Monday, December 15, 2014

KUADRAN “E” Versus KUADRAN “B”



Belum lama ini, penerbit Elex Media Komputindo (Gramedia Group) meluncurkan sebuah buku yang berjudul “Siapa Bilang Karyawan Tidak Bisa Kaya” kepada masyarakat yang memang haus akan buku-buku kiat sukses kehidupan. Buku buah karya Safir Senduk itu rupanya memang sangat menarik, terbukti dari cukup hangatnya sambutan dari berbagai kalangan di masyarakat. Tidak heran kalau kemudian, beberapa orang pembaca yang merasa terinspirasi, lantas membawa isu ini ke berbagai milis internet.
 
Tanpa diduga, naiknya judul buku tersebut ke dunia maya, telah mengundang adu argumentasi antara sejumlah peserta milis yang mendukung ide bahwa karyawan pun bisa menjadi kaya, melawan sekelompok peserta lainnya yang menentang ide dimaksud. Kelompok terakhir ini, yang hampir seluruhnya merupakan para wirausahawan, berkilah bahwa sekaya-kayanya seorang karyawan akan lebih kaya seorang majikan (note bene adalah pengusaha) yang mempekerjakan karyawan.
 
Sebenarnya, masalah apakah yang dijadikan fokus perdebatan tersebut? Apakah hanya semata-mata soal jumlah kekayaan yang akan mampu diraih seorang pengusaha dibanding yang mungkin bisa dikumpulkan seorang karyawan?
 
Saya menyempatkan diri untuk berfikir sejenak seusai membaca berbagai e-mail yang terlibat dalam wacana ini. Saya merasakan adanya aroma persaingan, antara satu kelompok sosial yang terdiri dari orang-orang yang berprofesi sebagai karyawan, dengan kelompok lain yang menyatakan dirinya sebagai kelompok entrepreneur. Ada nuansa yang merefleksikan “upaya perlawanan” kelompok karyawan yang selama ini dianggap “tidak mungkin bisa kaya”, terhadap dominasi kelompok pengusaha yang sudah terlanjur menjadi simbol kekayaan serta kesuksesan.
 
Kenapa dua kelompok profesi itu harus saling bertentangan, sampai “berseteru” di internet? Bukankah semua tahu bahwa seharusnya mereka saling membutuhkan?

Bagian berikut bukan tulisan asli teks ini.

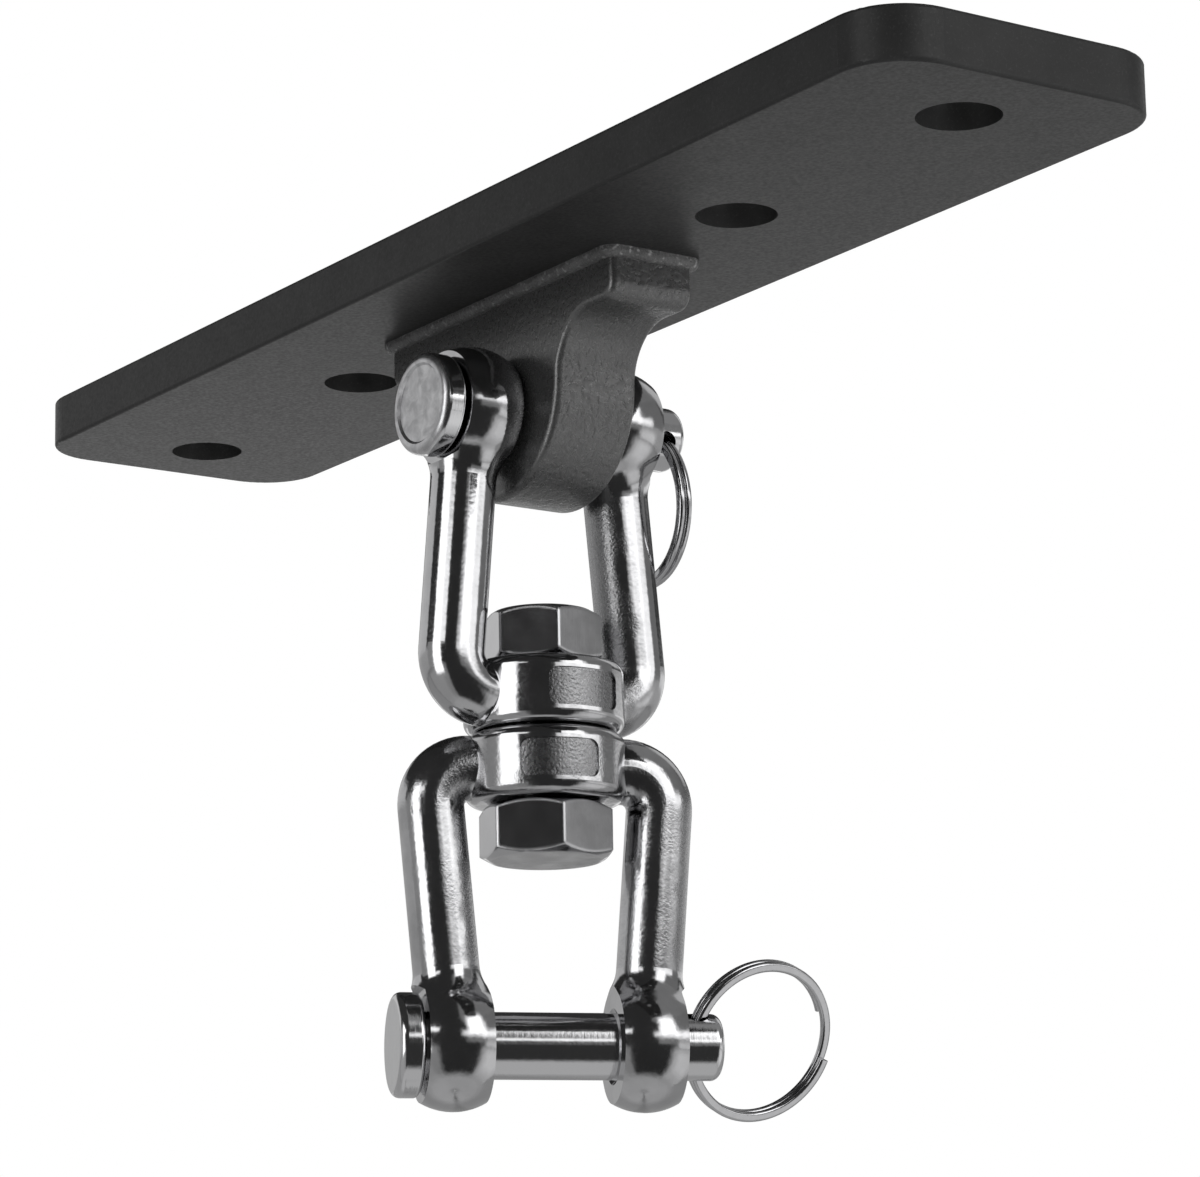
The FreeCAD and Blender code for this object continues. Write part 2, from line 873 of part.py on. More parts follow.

Bila seorang entrepreneur mengkampanyekan isu kewirausahaan agar orang lain mau menjadi “Business Owner”, itu adalah hal yang baik dan sah-sah saja. Tapi pasti bukan dengan maksud agar semua orang menjadi pengusaha sehingga tidak ada lagi orang yang mau menjadi karyawan, bukan? Sebaliknya, bila seorang pekerja mengklaim bahwa profesi sebagai karyawan merupakan sebuah kemuliaan, itu juga hal yang sangat benar, dan tak perlu dibantah. Tapi tentunya bukan semata-mata karena ingin kaya, kan?
 
Nah, sekarang, coba bayangkan, apabila para pengusaha harus menjalankan usahanya tanpa dukungan seorang karyawan pun, masih mungkinkah Robert Kiyosaki mengelompokkan orang-orang ini di kuadran “B”? Di lain pihak, kalau karyawan mau bekerja, tapi tidak ada pengusaha yang membayar gajinya, masihkah kelompok ini ditempatkan di kuadran “E”?
Saya rasa, jelas dan gamblang, jawabannya adalah: tidak. Kenapa?
Sebab, bila terjadi keadaan seperti itu, di mana pengusaha bekerja tanpa karyawan (karena tidak ada lagi orang yang mau jadi karyawan), dan karyawan bekerja tanpa majikan (karena jadi karyawan toh sudah bisa kaya), maka kedua-duanya akan terlempar ke kuadran S, kuadrannya orang-orang yang berstatus “Self Employed” !
 
Hal ini tentu memberi pencerahan kepada kita bahwa mempertentangkan kedua kuadran “E” dan “B” akan merupakan pekerjaan yang “jauh panggang dari api”. Setiap orang menjalankan karmanya masing-masing, yang satu berbeda dengan yang lain. Biarlah mereka yang garis tangannya menjadi karyawan, berbahagia dengan kehidupannya sebagai karyawan berikut segala suka dan dukanya. Dan biarlah mereka yang ditakdirkan menjadi pengusaha tetap berbahagia dengan status pengusahanya, lengkap pula dengan segala suka dukanya. Semua profesi adalah terhormat, dan tidak ada satu profesi yang lebih terhormat dari profesi yang lain. Yang jelas, setiap profesi merupakan satu komponen dari sebuah jaringan maha besar dalam kehidupan ini, yaitu “interdependency”, di mana setiap orang memiliki ketergantungan pada orang lainnya.